Like, “Hey everyone. Please enjoy the sweet sound of dysfunction radiating from our humble abode.”
*Aquarium
GUIDE: Octopuses are sensitive to camera flash so please turn off…ma’am don’t flash the octopus
ME: [pulls shirt back down] ok
my future husband is probably fake laughing at his girlfriends Iame jokes rn. be patient king, a true clown is on the way.
Stonehinge
nothing kills high school nostalgia faster than a scroll down your facebook feed
Don’t be silly! A kid’s name doesn’t affect the type of person they become. Now come and hold my sweet baby Lucifer Charles Manson Hitler.
Teacher: “What is your favorite musical instrument?”
Me: “The lunch bell.”
My daughter just asked me a math question then proceeded to make motorcycle noises in case you were wondering how homeschooling went this year
You realize a robot is telling you to pick out tree pictures to make sure you’re not a robot.
Nice try cereal but everyone knows that the real breakfast of champions is three chocolate glazed donuts.
Today is my mom’s birthday or as she calls it, Cinco de Seis, because someone taught her just enough Spanish to be annoying.

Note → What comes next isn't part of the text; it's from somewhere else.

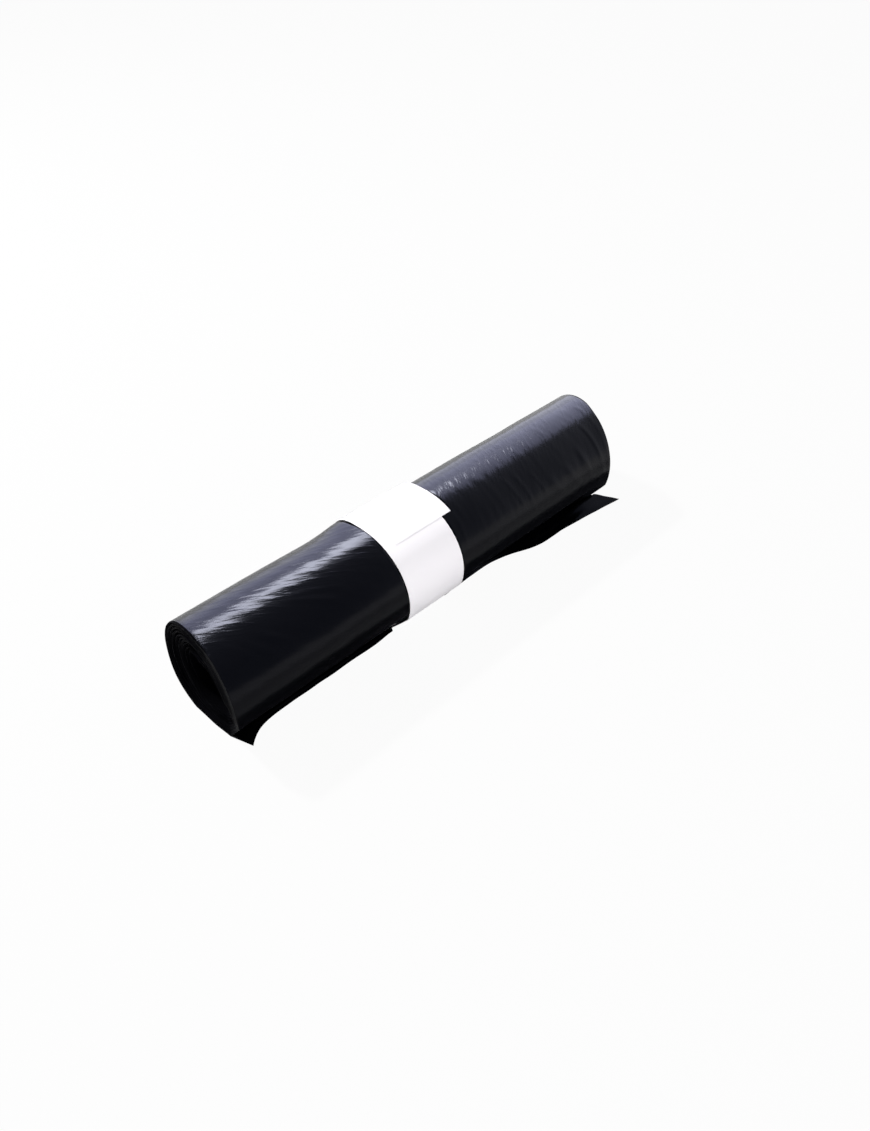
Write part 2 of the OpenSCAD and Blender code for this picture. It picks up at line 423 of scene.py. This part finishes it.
# Three kinds of wrinkles, each with its height, its length, its width and a seed: slanting ones on
# the near side, ones round the roll on the far side, and broad dents everywhere
NEAR_WRINKLES = (0.07, 12, 3.4, 3.1)
FAR_WRINKLES = (0.06, 2.6, 13, 7.7)
BROAD_DENTS = (0.25, 24, 17, 1.3)
NEAR_SIDE_AT = -25
NEAR_SIDE_FADE = 20
NEAR_SIDE_CALM = 0.7
SLANT_COS = 0.866
SLANT_SIN = 0.5

# Beside the band's near edge the film stands up in a low lip behind the top
LIP = 1.6
LIP_REACH = 10
LIP_ANGLE = radians(124)
LIP_SPREAD = radians(17)


def wrinkles(kind, first, second):
    """Height of one kind of wrinkles at a place on the film laid flat."""
    height, length, width, seed = kind
    return height * uneven(first / length, second / width, seed)


def film_relief(along, angle):
    """Height of the outer film above the smooth roll."""
    arc = angle * ROLL_RADIUS
    near_side = smooth((NEAR_SIDE_AT - along) / NEAR_SIDE_FADE)
    lengthwise = along * SLANT_COS - arc * SLANT_SIN
    crosswise = along * SLANT_SIN + arc * SLANT_COS
    height = wrinkles(NEAR_WRINKLES, lengthwise, crosswise) * near_side
    height += wrinkles(FAR_WRINKLES, along, arc) * (1 - NEAR_SIDE_CALM * near_side)
    height += wrinkles(BROAD_DENTS, along, arc)
    beside_band = BAND_NEAR - along
    height += LIP * exp(-((beside_band / LIP_REACH) ** 2) - ((angle - LIP_ANGLE) / LIP_SPREAD) ** 2)
    for crease in CREASES:
        height += crease_height(along, arc, crease)
    return height


# The relief fades from the outer film inwards, under the paper and towards the table
RELIEF_FADE = 4
SMOOTH_BELOW = 0.35
SMOOTH_FADE = 0.3


def turn_point(angle, turns_in, along):
    """A point across the roll, forward and up, a number of turns in from the free end."""
    share = inward(turns_in)
    radius = wound_radius(angle, along)
    free = 1 - smooth(pull(angle, along) / CINCH)
    floor_share = smooth((-sin(angle) - SMOOTH_BELOW) / SMOOTH_FADE)
    radius += film_relief(along, angle) * (1 - share) ** RELIEF_FADE * free * (1 - floor_share)
    forward, up = hollow_point(angle)
    return (
        (1 - share) * radius * cos(angle) + share * forward,
        (1 - share) * (CENTRE_UP + radius * sin(angle)) + share * up,
    )


# Both ends are slanted and dished. The near one's slant fades towards its foot, which is set in
DISH = 3.2
NEAR_FOOT = 2
FOOT_HEIGHT = 24
EDGE_WANDER = 0.5
WANDER_PACE = 0.8


def end_along(side, forward, up, turns_in):
    """Place along the roll of the film's edge, at a point forward and up, turns in from the free end."""
    share = inward(turns_in)
    if side < 0:
        foot = 1 - smooth(up / FOOT_HEIGHT)
        edge = -FILM_EDGE - NEAR_SLANT * forward + (NEAR_FOOT + NEAR_SLANT * forward) * foot
    else:
        edge = FILM_EDGE - FAR_SLANT * forward
    angle = ROOT_ANGLE - turns_in * 2 * pi
    return edge - side * (DISH * share + EDGE_WANDER * share * (1 + sin(angle * WANDER_PACE)))


# The free end lies on the table. Its edge reaches farther forward at both ends than in the middle,
# and is held back under the paper. Its far end leaves the roll above the table and slopes down
EDGE_BACK = 12.3
NEAR_FLARE = 7
NEAR_FLARE_WIDTH = 22
NEAR_FLARE_CURVE = 3
NEAR_CORNER_IN = 3.3
FAR_DIP = 1.4
FAR_DIP_WIDTH = 20
FAR_FLARE = 8.5
FAR_FLARE_AT = 34
FAR_FLARE_WIDTH = 36
FAR_CORNER_WIDTH = 42
CORNER_BACK = 0.2
CORNER_LIFT = 0.4
CORNER_CURL = 3
FAR_RISE = 3.8
FAR_RISE_SHARE = 0.46
FAR_RISE_CURVE = 2.4
FAR_RISE_AT = 82
FAR_RISE_WIDTH = 20
FAR_ROOT_END = 111.0
FAR_FOLD_END = 111.9
FAR_CORNER_END = 122.4
EDGE_WAVE = 0.25
EDGE_WAVE_LENGTH = 9
EDGE_WAVE_SEED = 5.5
HELD_BACK = 2.6
HELD_FROM = -29.8
HELD_TO = 3.2
HELD_FADE = 1.2


def tail_end(side, share):
    """Place along the roll of an end of the tail, where share runs from its root to its edge."""
    if side < 0:
        return end_along(side, ROOT_REACH, 0, 0) + share * NEAR_CORNER_IN
    if share < FAR_RISE_SHARE:
        return FAR_ROOT_END + (FAR_FOLD_END - FAR_ROOT_END) * share / FAR_RISE_SHARE
    out = (share - FAR_RISE_SHARE) / (1 - FAR_RISE_SHARE)
    return FAR_FOLD_END + (FAR_CORNER_END - FAR_FOLD_END) * out


def far_rise(along, share):
    """Height of the far end of the tail over the table, from its root to its edge."""
    if share < FAR_RISE_SHARE:
        rise = (share / FAR_RISE_SHARE) ** FAR_RISE_CURVE
    else:
        rise = (1 - share) / (1 - FAR_RISE_SHARE)
    return FAR_RISE * rise * smooth((along - FAR_RISE_AT) / FAR_RISE_WIDTH)


def edge_reach(along):
    """How far in front of the roll's middle the free end's edge lies."""
    near = within((tail_end(-1, 1) + NEAR_FLARE_WIDTH - along) / NEAR_FLARE_WIDTH) ** NEAR_FLARE_CURVE
    dip = smooth((along - BAND_ALONG - BAND_WIDTH / 2) / FAR_DIP_WIDTH)
    far = smooth((along - FAR_FLARE_AT) / FAR_FLARE_WIDTH)
    corner = within((along - tail_end(1, 1) + FAR_CORNER_WIDTH) / FAR_CORNER_WIDTH)
    corner_reach = EDGE_BACK + FAR_DIP - FAR_FLARE - CORNER_BACK
    held = smooth((along - HELD_FROM) / HELD_FADE) * smooth((HELD_TO - along) / HELD_FADE)
    flares = NEAR_FLARE * near - FAR_DIP * dip + FAR_FLARE * far + corner_reach * corner - HELD_BACK * held
    wave = EDGE_WAVE * uneven(along / EDGE_WAVE_LENGTH, 0, EDGE_WAVE_SEED)
    return ROLL_RADIUS - EDGE_BACK + flares + wave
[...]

Apparently, autocorrect wants me to get my shirt together.
As Oscar Wilde once said, there’s only one thing worse than being talked about, and that’s being roped in to help a friend move house.
*In the elevator*
Guy: Good morning ladies. You two going down?
Me: No. We’re just friends
Guy: ….
[someone attempts to speak to me]
ME: *to self, but at a completely audible volume* okay, remember your training
Me texting friend: Hey! What’s up?
Buddy: *sends picture of ceiling*
Me: I am so glad I didn’t ask “how’s it hanging”
i’d like to drink my problems away but my kids don’t fit in the shot glass
When you feel down about your job just remember someone at google was forced to type out the entire lyrics to Hey Jude.
God created the orgasm so women can moan even when they’re happy.
The aliens can learn about the human body the same way I did. Playing Operation.